By means of elaborate case studies, chapters 2 and 3 of the second part shed further light on the ideas set out in chapter 1. In chapter 2, Grau convincingly shows the memory mechanisms at work in his discussion of the continuation of Augustan memory by singling out the sidus iulium and triumphal arches. In the third chapter, however, Grau seems to lose sight of the context of his source material. In the first case study - which deals with the significance of galley imagery - more should have been made of the fact that Mark Antony's legionary denarii were among the most common denarii in circulation until the second century CE. As such, their iconographic impact on later coinage probably went far beyond the mere memory of the former triumvir. [2] Additionally, in the second case study about the iconography of Sol, Grau appears to overlook Trajanic borrowings from the repertoire of his condemned predecessor Domitian, as he links a reprisal of a coin type of Nero to a supposed admiration of Trajan for the latter. Here - and in the study in general - Grau should have left more room for the possibility that engravers or their superiors sought for potent images in previous repertoires without the intent of evoking certain memories, instead of seeing a conscious nod to numismatic memory of a certain emperor in every single type.

Whereas Grau discussed mainly implicit references to numismatic precedent in the second part, the three chapters of the third part (262-340) instead focus on more explicit citations that we find on coins. In chapter 1, Grau rightly underlines the potential to draw parallels between literary texts and imperial coinage by showing examples of coins citing from the literary tradition, thereby showing coinage as part of a wider discourse. [3] Chapters 2 and 3 turn to coins citing coins by focusing on the fourth-century contorniates and the phenomenon of restitution coinage. The part on contorniates convincingly reveals the numismatic memory underlying these objects. What this meant for their actual significance remains to be explored, as Grau builds upon an outdated interpretation of these objects as polemical tools of a pagan aristocracy. [4] More convincing is the discussion of the various forms of restoring coin types in the third chapter, even if the Flavian restitution coins should have been regarded against the background of Vespasian's coinage. Unfortunately, the remarkable attention to coins of the past under this emperor - as previously reconstructed by T. Buttrey - has been left out of the study. [5]
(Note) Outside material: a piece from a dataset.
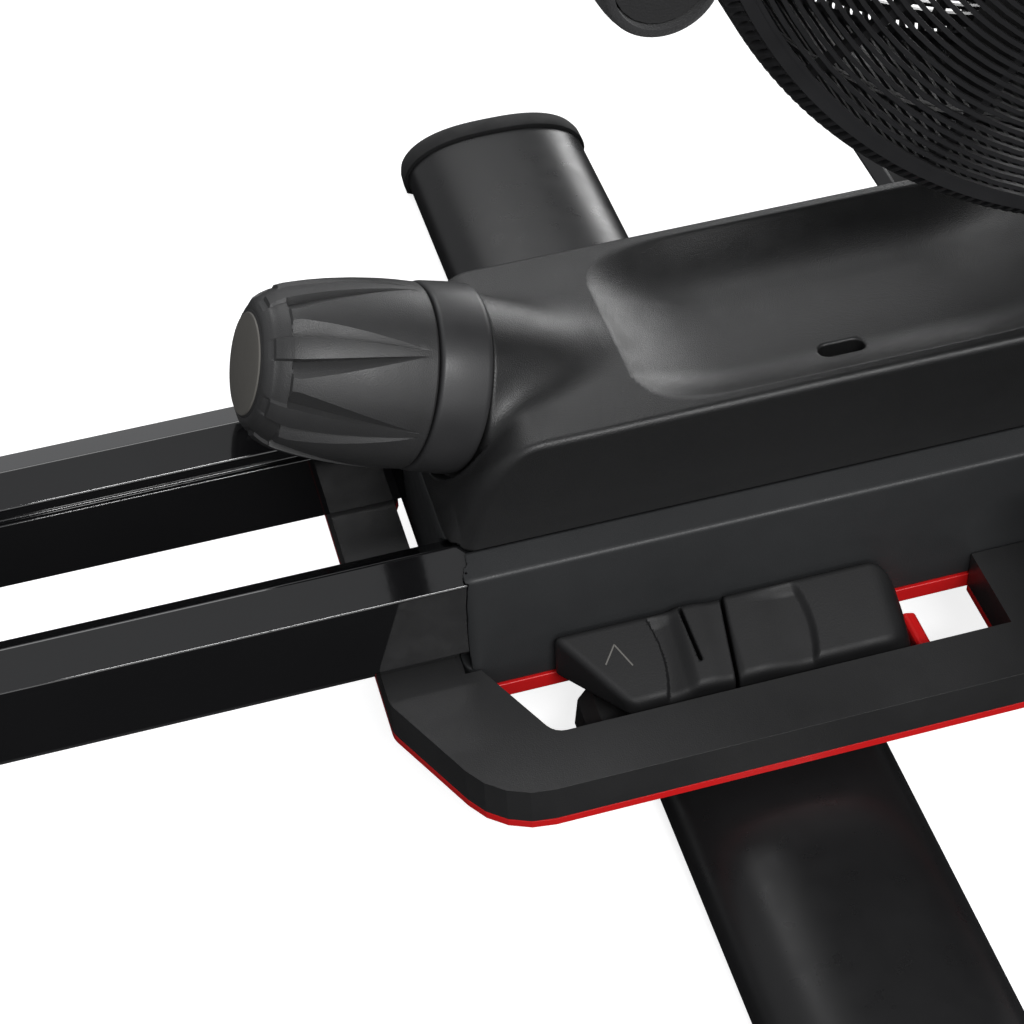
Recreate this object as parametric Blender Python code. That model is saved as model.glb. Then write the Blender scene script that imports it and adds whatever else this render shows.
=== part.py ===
"""Twin-rail rowing machine with a caged fan, for Blender 4.5.

Run with: blender --background --python part.py
The script works in millimetres and scales to metres as each mesh is made.
+X runs towards the fan, +Y to the rower's left, +Z up. The origin is on the floor,
under the middle of the machine.
"""

from math import asin, atan2, cos, hypot, pi, radians, sin, tan

import bmesh
import bpy
from mathutils import Matrix, Vector

# ---------------------------------------------------------------- driving sizes, millimetres
MM = 0.001                    # metres in a millimetre
GAP = 0.4                     # clearance between pieces that touch on the real machine
LENGTH = 1800.0               # whole machine, back of the rails to front of the wheels
RIDGE_Z = 120.0               # top edge of the rails above the floor
RIDGE_Y = 49.0                # from the centre plane to each rail's ridge
RAIL_OUTER_Y = 66.0
RAIL_INNER_Y = 36.0
RAIL_BOTTOM_Z = 67.6
RAIL_WALL = 2.2
RAIL_FRONT_X = 352.0
BODY_REAR_X = 300.0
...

The four chapters of the fourth part (342-426) are probably the strongest part of the book, because they examine the appreciation of coins among the ancients by minutely analyzing literary evidence. Chapter 1 elaborates on the sources attesting to the fact that coins were seen, held and read, thereby treading a domain that has already received some attention in modern scholarship. [6] Less well explored before is ancient thought on associations between coins and the imperial authorities, Roman civilization and memory, central to chapters 2-4, respectively. Grau examines the literary accounts in which these associations appear in detail. Especially his treatment of the highly problematic Historia Augusta in chapter 4 is commendable, as by reading between the lines Grau uncovers the rich and varied numismatic thought of the ancients.
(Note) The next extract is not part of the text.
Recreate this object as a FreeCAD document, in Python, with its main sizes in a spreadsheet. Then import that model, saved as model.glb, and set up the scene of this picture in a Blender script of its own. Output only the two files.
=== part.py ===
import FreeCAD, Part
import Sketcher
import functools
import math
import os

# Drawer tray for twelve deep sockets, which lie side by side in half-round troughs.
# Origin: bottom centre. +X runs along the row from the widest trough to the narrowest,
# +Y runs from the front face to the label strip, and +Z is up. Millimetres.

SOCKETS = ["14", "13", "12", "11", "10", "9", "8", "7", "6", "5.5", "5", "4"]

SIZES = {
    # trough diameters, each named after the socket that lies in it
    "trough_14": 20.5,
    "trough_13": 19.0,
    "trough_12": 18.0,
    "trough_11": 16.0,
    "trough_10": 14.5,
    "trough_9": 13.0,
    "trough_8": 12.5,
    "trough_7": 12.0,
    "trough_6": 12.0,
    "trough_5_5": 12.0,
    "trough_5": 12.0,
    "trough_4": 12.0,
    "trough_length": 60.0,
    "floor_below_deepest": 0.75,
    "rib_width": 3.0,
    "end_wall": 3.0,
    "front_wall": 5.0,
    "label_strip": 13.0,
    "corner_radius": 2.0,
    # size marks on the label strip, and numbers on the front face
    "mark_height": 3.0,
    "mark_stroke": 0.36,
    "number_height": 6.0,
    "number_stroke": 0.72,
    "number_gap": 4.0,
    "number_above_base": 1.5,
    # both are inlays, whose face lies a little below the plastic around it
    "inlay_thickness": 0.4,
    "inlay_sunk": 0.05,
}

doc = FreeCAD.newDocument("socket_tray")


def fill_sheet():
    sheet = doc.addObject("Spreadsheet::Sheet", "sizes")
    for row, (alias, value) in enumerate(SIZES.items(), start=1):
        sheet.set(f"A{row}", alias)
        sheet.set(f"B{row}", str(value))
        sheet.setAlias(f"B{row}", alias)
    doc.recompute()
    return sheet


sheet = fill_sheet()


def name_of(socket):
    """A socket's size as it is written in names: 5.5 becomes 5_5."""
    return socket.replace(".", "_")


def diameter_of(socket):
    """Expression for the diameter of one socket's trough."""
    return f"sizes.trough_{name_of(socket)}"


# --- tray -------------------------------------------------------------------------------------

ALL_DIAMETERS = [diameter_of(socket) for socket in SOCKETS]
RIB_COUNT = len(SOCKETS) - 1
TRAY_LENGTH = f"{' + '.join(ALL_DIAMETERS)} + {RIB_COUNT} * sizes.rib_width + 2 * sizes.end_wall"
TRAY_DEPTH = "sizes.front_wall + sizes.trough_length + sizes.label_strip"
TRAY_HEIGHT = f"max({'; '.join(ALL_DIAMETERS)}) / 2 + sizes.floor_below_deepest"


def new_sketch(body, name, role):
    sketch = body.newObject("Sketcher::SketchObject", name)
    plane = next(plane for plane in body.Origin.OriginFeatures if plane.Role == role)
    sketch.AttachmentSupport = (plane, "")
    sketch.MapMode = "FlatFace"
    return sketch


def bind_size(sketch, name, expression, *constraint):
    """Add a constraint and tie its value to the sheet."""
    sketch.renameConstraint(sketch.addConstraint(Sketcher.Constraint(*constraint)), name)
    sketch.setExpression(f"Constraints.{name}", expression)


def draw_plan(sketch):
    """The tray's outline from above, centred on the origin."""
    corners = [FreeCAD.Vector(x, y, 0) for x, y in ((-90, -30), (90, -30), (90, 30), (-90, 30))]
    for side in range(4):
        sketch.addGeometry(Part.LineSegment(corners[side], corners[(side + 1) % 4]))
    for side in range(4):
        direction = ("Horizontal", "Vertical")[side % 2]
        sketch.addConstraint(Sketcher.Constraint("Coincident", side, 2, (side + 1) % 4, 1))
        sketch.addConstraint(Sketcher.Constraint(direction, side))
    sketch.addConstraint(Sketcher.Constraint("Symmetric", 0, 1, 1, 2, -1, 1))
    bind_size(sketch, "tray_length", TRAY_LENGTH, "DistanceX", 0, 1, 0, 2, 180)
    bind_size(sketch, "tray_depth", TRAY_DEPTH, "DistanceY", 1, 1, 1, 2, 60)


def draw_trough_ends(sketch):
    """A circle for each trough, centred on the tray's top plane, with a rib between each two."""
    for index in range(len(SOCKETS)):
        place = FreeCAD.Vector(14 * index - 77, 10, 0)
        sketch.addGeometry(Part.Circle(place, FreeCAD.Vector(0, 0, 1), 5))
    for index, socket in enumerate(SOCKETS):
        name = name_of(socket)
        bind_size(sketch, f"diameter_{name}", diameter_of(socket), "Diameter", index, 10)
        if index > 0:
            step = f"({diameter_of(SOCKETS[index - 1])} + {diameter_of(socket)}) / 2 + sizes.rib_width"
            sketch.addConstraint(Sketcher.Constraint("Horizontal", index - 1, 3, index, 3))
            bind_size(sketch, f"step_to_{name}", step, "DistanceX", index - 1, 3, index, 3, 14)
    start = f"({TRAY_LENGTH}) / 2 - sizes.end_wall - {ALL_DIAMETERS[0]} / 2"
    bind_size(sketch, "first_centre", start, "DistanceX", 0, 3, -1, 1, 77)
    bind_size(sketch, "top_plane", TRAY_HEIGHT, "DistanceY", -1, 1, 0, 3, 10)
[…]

A few minor remarks concern the book's index and use of images. For a book of this length and full of significant remarks about imperial coinage, the index is quite brief and seemingly incomplete. Some much-discussed figures such as Carausius, Tiberius, and Virgil are left out, as opposed to some figures who hardly appear in the analysis. As for the images, especially the first two parts are richly illustrated, with neat juxtaposing of images to occasionally underline similarities between coin types. Captions are, however, lacking, so that the reader is left to sort out the relation between image and text themselves.

With this book, Grau has done a laudable job in drawing attention to the memory practices that underlay Roman imperial coins. His call for making the most of this fairly complete corpus offered by these objects should be heeded, as should his emphasis on coins as memory transmitters. Even if some of Grau's core ideas should have been measured against key publications to a greater extent, the study is essential to anyone subsequently dealing with numismatic iconography and is yet another attestation that coin typology mattered. Far more than being comparable to "the mentality of [modern] post-office officials", as A.H.M. Jones once pungently put it, Grau instead reveals that Roman coinage reflected a far wider-spread mentality. [7]


[1] C. Noreña: Imperial ideals in the Roman West. Representation, circulation, power. Cambridge 2011; M. R. Alföldi: Die constantinische Goldprägung. Untersuchungen zu ihrer Bedeutung für Kaiserpolitik und Hofkunst. Mainz 1963; id.: SECVRITAS PERPETVA(E). Rückgriff zur Constantinischen Zeit auf einen seltsamen Münztyp des Commodus, in: XAPAKTHR. Festschrift Manto Oikonomidou, edited by E. Kypraiu, Athens 1996, esp. 35-40.

[2] It is unfortunate that M. Beckmann: The restoration of Mark Antony's legionary denarii by Marcus Aurelius and Lucius Verus, in: The Numismatic Chronicle 177 (2017), 135-147 has not been included in this study, all the more so because G. discusses this restoration in detail.

[3] For a similar argument, see N. Elkins: The image of political power in the reign of Nerva, AD 96-98. Oxford 2017, esp. 137-154.

[4] For more recent interpretations of contorniates, see e.g. P.F. Mittag: Alte Köpfe in neuen Händen. Urheber und Funktion der Kontorniaten. Bonn 1999, esp. 182-214; A. Cameron: The last pagans of Rome. Oxford 2011, 691-698.

[5] T.V. Buttrey: Vespasian as moneyer, in: The Numismatic Chronicle 12 (1972), 89-109.

[6] See most notably M.H. Crawford: Roman imperial coin types and the formation of public opinion, in: Studies in numismatic method presented to Philip Grierson, edited by C.N.L. Brooke et al., Cambridge 1983, 47-64; R. Wolters: Nummi signati. Untersuchungen zur römischen Münzprägung und Geldwirtschaft. Munich 1999, 308-320.

[7] A.H.M. Jones: 'Numismatics and history', in: Essays in Roman coinage presented to Harold Mattingly, edited by C.H.V. Sutherland / R.A.G. Carson, Oxford 1956, 13-33, 15-16.